# Help! My Kohler 25HP won't shut off!



## saleshound

I have a GT 5000 that I just replaced the breather cover on. I used the tractor for a day and all was fine until I went to shut it off for the second time and the engine won't shut off by turning the ignition key. I disconnected the ignition completly and no change...it kept running. For $10.00 I replaced the ignition, that seemed like a no brainer, but still no change. The only way I can shut down the engine is by crimping the gas line and starving the engine of gas. 

What else should I be looking for that would cause this? Is there a wire somewhere that could have come loose? This one has me stumped. I'm sure someone out there can point me in the right direction.....Thanks....


----------



## jhngardner367

Look for the small black wire that comes out of the coil area,and see if it has come off from the small tab on the side of the coil.
Another way of checking it is to disconnect it, and ground the wire to the engine while running. If the engine dies,it's in the switch,or harness from the switch. If it doesn't die,it is probably disconnected at the coil.
You'll have to remove the shroud to get to the coil.


----------



## saleshound

Thanks.....I will check it tonight and report back.....thanks for your fast reponse....I hope it works!


----------



## saleshound

Ok....I removed the shroud and found the connections on the coil that you spoke of. One of the connections felt a little loose so I re-crimped it and re-installed. Put it all back together and still same issue, it starts up, but will not shut off with the key. I flexed the harness down from the ignition switch and tried again. It shut off this time, but there was a delay of about 5-10 seconds. I tied it several times with the same results. I think I'll have to open the harness this weekend to see if I can find a short. Any other suggestions? I really appreciate the advice....


----------



## Mickey

On a lot of small engines the ign system is self contained/powered. The ign switch kills the engine by shorting a wire from the ign system to ground. If this is the case here, you should be looking for an open connection. The ign switch may no longer be shorting the ign connection to ground. Also possible is the wire is broke internally. Wire jacket may look OK but there is no electrical conductivity.

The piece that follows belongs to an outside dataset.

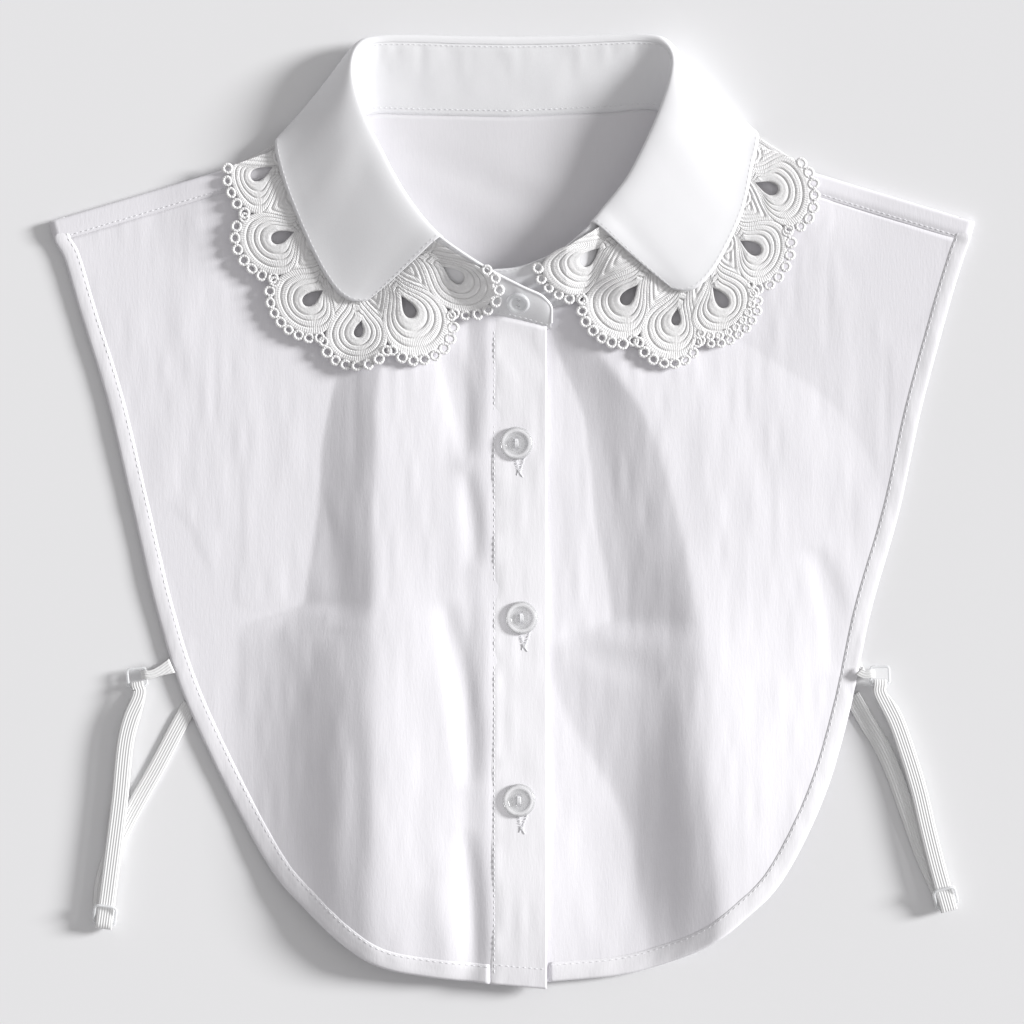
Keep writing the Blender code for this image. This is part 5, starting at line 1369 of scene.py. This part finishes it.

Had this very condition a couple weeks back on an old Honda bike. Wire to points looked OK but when checking with a meter it showed the connection was open.


----------



## jhngardner367

As Mickey said,you'll be looking for frayed/broken wires,as it kills the engine by shorting the armature(coil) to ground. 
Can you post the model # from the tractor,and I'll look at my wiring diagrams ?


----------



## saleshound

Model No: 917.276020 I find it weird that this problem just all of a sudden surfaced after replacing the breather cover gasket.Never a problem before. Coincidence maybe, but the connection to the coil I thought would really have been the problem, since that area was disturbed.


----------



## jhngardner367

Ok,there are 2 possibllities.
First,check near the breather/carb,to make sure the wire didn't get pinched/cut.

Next check the ground for the engine and the harness. the harness ground is the black 4-ga. wire on the left side of the tractor(from seat).
Connect a jumper cable/wire to the engine case,and then to the frame,and see if that cures it. If it does,then clean and tighten all mount bolts/ground wires.


----------



## saleshound

guys - I still have not found the ground problem, but I have a new problem.....I have realized that the right cylinder does not have a spark. I just ent out and replaced the coil, figuring that would solve the problem.....nope...still not spark. The left cylinder is working just fine. What could be causing this? Is all this stuff related somehow? Help!!


----------



## saleshound

ok....I'm an idiot. I figured the whole thing out. The right cylinder kill wire was on the wrong tab. Once I changed this to the proper tab, it fixed the shut off problem and the spark problem. All is working as it should now....

Thanks guys for all your help!!


----------



## jhngardner367

Any time, my friend !


----------